The weeding User Ron keeps talking about, but never does. The failure to EVER get the right type of yogurt at the drive-home grocery store stop. Approximately 1.5 million noted, but never completed, home improvement projects. The recent insistence on streaming “Black Mirror” instead of some ’90s romcom movie. 

Guilty, guilty, guilty, your honor. 

And then, in an instant, and perhaps 1 millimeter short of excruciating asphyxiation, the motor stops.

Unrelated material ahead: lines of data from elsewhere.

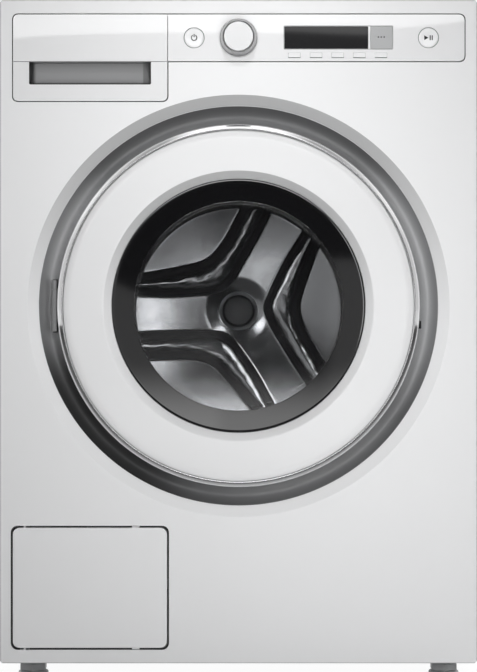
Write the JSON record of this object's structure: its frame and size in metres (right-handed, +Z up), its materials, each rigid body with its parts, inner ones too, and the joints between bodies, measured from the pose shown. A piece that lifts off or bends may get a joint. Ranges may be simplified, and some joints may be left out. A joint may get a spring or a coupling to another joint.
{
  "type": "washing machine",
  "caption": "Free-standing front-loading washing machine: hinged round door, slide-out detergent drawer, programme knob, keys, filter flap, sprung tub with a belt-driven drum, screwed feet.",
  "frame": {"origin": "centre of the footprint on the floor: the bottom centre of the whole machine's box", "axes": "+Z up, the door faces -Y, +X to the right as seen from the front"},
  "size_m": [0.595, 0.6144, 0.85],
  "materials": {
    "white_enamel": "smooth white stove enamel",
    "gloss_white_plastic": "glossy white moulding",
    "grey_key": "satin grey key",
    "dark_grey_plastic": "satin dark grey moulding",
    "dark_painted_steel": "dark painted bracket",
    "chrome_trim": "polished chrome",
    "satin_silver": "satin turned metal",
    "dark_display": "dark glossy display window",
    "window_glass": "clear tinted glass with a dark printed border",
    "stainless_steel": "stainless steel sheet",
    "galvanised_steel": "zinc plated steel",
    "cast_aluminium": "bead blasted casting",
    "cast_iron_weight": "raw casting",
    "grey_rubber": "soft grey rubber",
    "black_rubber": "black rubber",
    "white_plastic": "white moulding",
    "grey_plastic": "grey moulding",
    "circuit_board": "green lacquered board"
  },
  "bodies": {
    "cabinet": {"front_panel": "white_enamel", "cabinet_wrap": "white_enamel", "rear_cover": "galvanised_steel", "top_cover": "white_enamel", "base_pan": "grey_plastic", "door_surround": "dark_grey_plastic", "hinge_bracket": "dark_painted_steel", "door_lock": "grey_plastic", "control_fascia": "gloss_white_plastic", "display_window": "dark_display", "control_board": "circuit_board", "dispenser_housing": "white_plastic", "inlet_valve": "white_plastic", "drain_pump": "grey_plastic", "strut_tube_left_front": "grey_plastic", "strut_tube_right_front": "grey_plastic", "strut_tube_left_rear": "grey_plastic", "strut_tube_right_rear": "grey_plastic"},
    "door": {"chrome_ring": "chrome_trim", "door_panel": "gloss_white_plastic", "door_window": "window_glass", "door_frame": "dark_grey_plastic", "door_bowl": "window_glass", "hinge_arm": "dark_painted_steel", "latch_hook": "galvanised_steel"},
    "drawer": {"drawer_front": "gloss_white_plastic", "drawer_tray": "white_plastic"},
    "knob": {"knob_ring": "satin_silver", "knob_cap": "gloss_white_plastic"},
    "power_key": {"power_button": "gloss_white_plastic"},
    "start_key": {"start_button": "gloss_white_plastic"},
    "extras_key": {"extras_button": "grey_key"},
    "option_key_1": {"option_button_1": "gloss_white_plastic"},
    "option_key_2": {"option_button_2": "gloss_white_plastic"},
    "option_key_3": {"option_button_3": "gloss_white_plastic"},
    "option_key_4": {"option_button_4": "gloss_white_plastic"},
    "option_key_5": {"option_button_5": "gloss_white_plastic"},
    "flap": {"filter_flap": "white_enamel"},
    "filter": {"pump_filter": "dark_grey_plastic"},
    "tub_group": {"tub": "stainless_steel", "counterweight": "cast_iron_weight", "motor": "cast_aluminium", "drive_belt": "black_rubber", "door_gasket": "grey_rubber", "cradle_left": "galvanised_steel", "cradle_right": "galvanised_steel", "heater": "stainless_steel", "sump_hose": "black_rubber"},
    "drum": {"drum_shell": "stainless_steel", "drum_back": "stainless_steel", "drum_spider": "cast_aluminium", "lifter_1": "grey_plastic", "lifter_2": "grey_plastic", "lifter_3": "grey_plastic", "drum_pulley": "cast_aluminium"},
    "motor_rotor": {"motor_pulley": "galvanised_steel"},
    "foot_a": {"foot_left_front": "grey_plastic"},
    "foot_b": {"foot_right_front": "grey_plastic"},
    "foot_c": {"foot_left_rear": "grey_plastic"},
    "foot_d": {"foot_right_rear": "grey_plastic"}
  },
  "joints": [
    {"name": "door_hinge", "type": "hinge", "parent": "cabinet", "child": "door", "pos_m": [-0.2302, -0.28725, 0.4687], "axis": [0, 0, -1], "range_deg": [0, 120]},
    {"name": "drawer_slide", "type": "slide", "parent": "cabinet", "child": "drawer", "axis": [0, -1, 0], "range_m": [0, 0.24]},
    {"name": "knob_turn", "type": "hinge", "parent": "cabinet", "child": "knob", "pos_m": [0, -0.28975, 0.8025], "axis": [0, 1, 0], "continuous": true},
    {"name": "power_press", "type": "slide", "parent": "cabinet", "child": "power_key", "axis": [0, 1, 0], "range_m": [0, 0.0015], "stiffness_N_per_m": 500},
    {"name": "start_press", "type": "slide", "parent": "cabinet", "child": "start_key", "axis": [0, 1, 0], "range_m": [0, 0.0015], "stiffness_N_per_m": 500},
    {"name": "extras_press", "type": "slide", "parent": "cabinet", "child": "extras_key", "axis": [0, 1, 0], "range_m": [0, 0.0015], "stiffness_N_per_m": 500},
    {"name": "option_1_press", "type": "slide", "parent": "cabinet", "child": "option_key_1", "axis": [0, 1, 0], "range_m": [0, 0.0012], "stiffness_N_per_m": 400},
    {"name": "option_2_press", "type": "slide", "parent": "cabinet", "child": "option_key_2", "axis": [0, 1, 0], "range_m": [0, 0.0012], "stiffness_N_per_m": 400},
    {"name": "option_3_press", "type": "slide", "parent": "cabinet", "child": "option_key_3", "axis": [0, 1, 0], "range_m": [0, 0.0012], "stiffness_N_per_m": 400},
    {"name": "option_4_press", "type": "slide", "parent": "cabinet", "child": "option_key_4", "axis": [0, 1, 0], "range_m": [0, 0.0012], "stiffness_N_per_m": 400},
    {"name": "option_5_press", "type": "slide", "parent": "cabinet", "child": "option_key_5", "axis": [0, 1, 0], "range_m": [0, 0.0012], "stiffness_N_per_m": 400},
    {"name": "flap_hinge", "type": "hinge", "parent": "cabinet", "child": "flap", "pos_m": [-0.267, -0.28655, 0.11675], "axis": [0, 0, -1], "range_deg": [0, 105]},
    {"name": "filter_turn", "type": "hinge", "parent": "cabinet", "child": "filter", "pos_m": [-0.15, -0.27775, 0.09], "axis": [0, -1, 0], "range_deg": [0, 270]},
    {"name": "tub_bounce", "type": "slide", "parent": "cabinet", "child": "tub_group", "axis": [0, 0, 1], "range_m": [-0.008, 0.008], "stiffness_N_per_m": 12000, "springref_m": 0.0371, "deforming": ["door_gasket", "sump_hose"]},
    {"name": "drum_spin", "type": "hinge", "parent": "tub_group", "child": "drum", "pos_m": [0, -0.20375, 0.4687], "axis": [0, 1, 0], "continuous": true},
    {"name": "motor_spin", "type": "hinge", "parent": "tub_group", "child": "motor_rotor", "pos_m": [0.11, 0.00025, 0.133], "axis": [0, 1, 0], "continuous": true},
    {"name": "foot_left_front_screw", "type": "slide", "parent": "cabinet", "child": "foot_a", "axis": [0, 0, -1], "range_m": [0, 0.013]},
    {"name": "foot_right_front_screw", "type": "slide", "parent": "cabinet", "child": "foot_b", "axis": [0, 0, -1], "range_m": [0, 0.013]},
    {"name": "foot_left_rear_screw", "type": "slide", "parent": "cabinet", "child": "foot_c", "axis": [0, 0, -1], "range_m": [0, 0.013]},
    {"name": "foot_right_rear_screw", "type": "slide", "parent": "cabinet", "child": "foot_d", "axis": [0, 0, -1], "range_m": [0, 0.013]}
  ],
  "couplings": [
    {"joint": "motor_spin", "follows": "drum_spin", "ratio": 10.923}
  ]
}
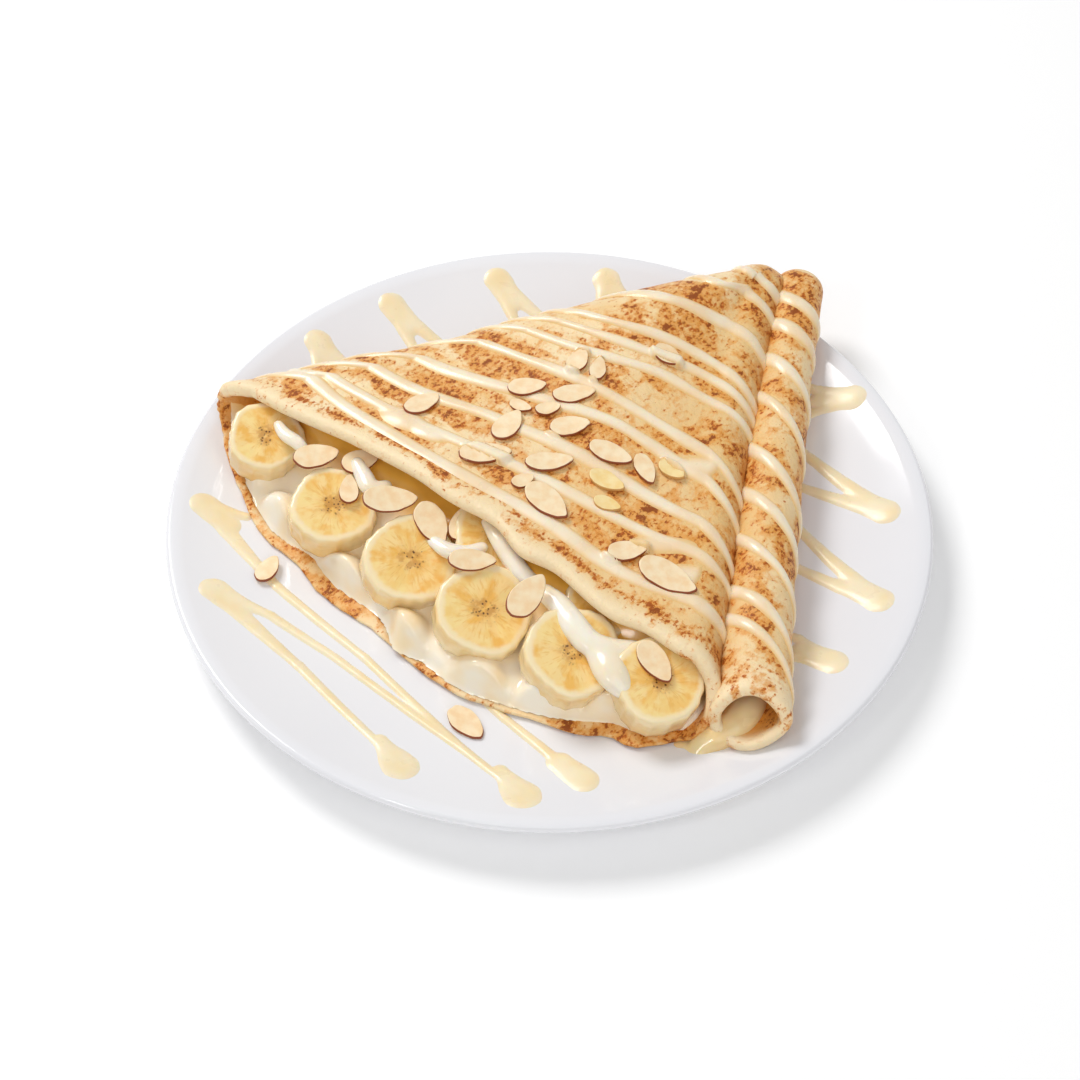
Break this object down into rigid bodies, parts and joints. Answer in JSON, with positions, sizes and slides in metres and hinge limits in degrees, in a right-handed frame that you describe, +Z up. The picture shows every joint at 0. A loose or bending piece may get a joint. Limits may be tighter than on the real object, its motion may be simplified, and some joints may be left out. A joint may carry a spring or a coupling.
{
  "type": "folded banana crepe on a plate",
  "caption": "Folded crepe wedge on a round plate, filled with banana slices and cream, with condensed milk drizzle and almond flakes.",
  "frame": {"origin": "middle of the plate's foot, on the table", "axes": "+Z up, +X to the right and +Y away from the viewer in the picture's view; the wedge's open front faces -X and -Y"},
  "size_m": [0.26, 0.26, 0.0436],
  "materials": {
    "glazed_ceramic": "smooth white glaze with glossy ivory drizzle lying on it",
    "crepe": "soft pale-gold batter with speckled brown toasting and glossy ivory drizzle",
    "cream": "glossy thick ivory cream",
    "banana": "moist pale-yellow fruit with brown seeds in the middle",
    "almond": "dry beige nut with a thin brown skin along its edge"
  },
  "bodies": {
    "root": {"plate": "glazed_ceramic", "crepe": "crepe", "cream_filling": "cream", "cream_spill": "cream", "banana_slice_1": "banana", "banana_slice_2": "banana", "banana_slice_3": "banana", "banana_slice_4": "banana", "banana_slice_5": "banana", "banana_slice_6": "banana", "banana_slice_7": "banana", "banana_slice_8": "banana", "almond_flake_01": "almond", "almond_flake_02": "almond", "almond_flake_03": "almond", "almond_flake_04": "almond", "almond_flake_05": "almond", "almond_flake_06": "almond", "almond_flake_07": "almond", "almond_flake_08": "almond", "almond_flake_09": "almond", "almond_flake_10": "almond", "almond_flake_11": "almond", "almond_flake_12": "almond", "almond_flake_13": "almond", "almond_flake_14": "almond", "almond_flake_15": "almond", "almond_flake_16": "almond", "almond_flake_17": "almond", "almond_flake_18": "almond", "almond_flake_19": "almond", "almond_flake_20": "almond", "almond_flake_21": "almond", "almond_flake_22": "almond", "almond_flake_23": "almond", "almond_flake_24": "almond", "almond_flake_25": "almond", "almond_flake_26": "almond", "almond_flake_27": "almond", "almond_flake_28": "almond", "almond_flake_29": "almond", "almond_flake_30": "almond", "almond_flake_31": "almond", "almond_flake_32": "almond"}
  },
  "joints": []
}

User Ron, pinned to the steering wheel like a glob of wet dough being forcefed through a pasta press, eventually extricates right arm far enough to reach for car computer screen, begins tapping indiscriminately. Nothing. 

Sucking it all in as far as possible, he manages to open the door with his left hand and attempts to squeeze out. No dice. Sweat begins to pour as he ponders the anguish likely to ensue in a few hours when the friendly neighbor, a fireman, calls in the Jaws of Life to extricate User Ron from the Arizona-Town Rolling Sarcophagus that became his final place of unrest. 

And then, a miracle: User Ron spies the user switches on the door panel and manages to reach out with a left pinky and hit “User 2” again. The motors engage, retracting the seat and returning it to its usual and accustomed position (UAAP). User Ron, recalling kayak roll training, literally flops out onto the ground like a beached elephant seal and engages in hands-on-knees life reevaluation (HOKLR: part of our car’s Inconvenience Package). 

You could laugh about it and consider it a fluke. I did. Until it happened again, this time with a witness.

A week later, preparing to hit the road for a long, long, long-overdue brief vacation, we both got in the car, me in driver’s seat. The screen lit up. “Select User,” it said. Our eyes met as I selected User Ron. The seat began driving forward in full crush mode. 

I stared across the car at my spouse, who was watching in seeming amazement. Or was it? 

Time will tell. But next time I go out for yogurt (Two Good, 2%), I’m reaching for my wallet, fob — and the one option our new car did not offer: steel pry bar.

The feeling that the car knows something you do not is not a good one.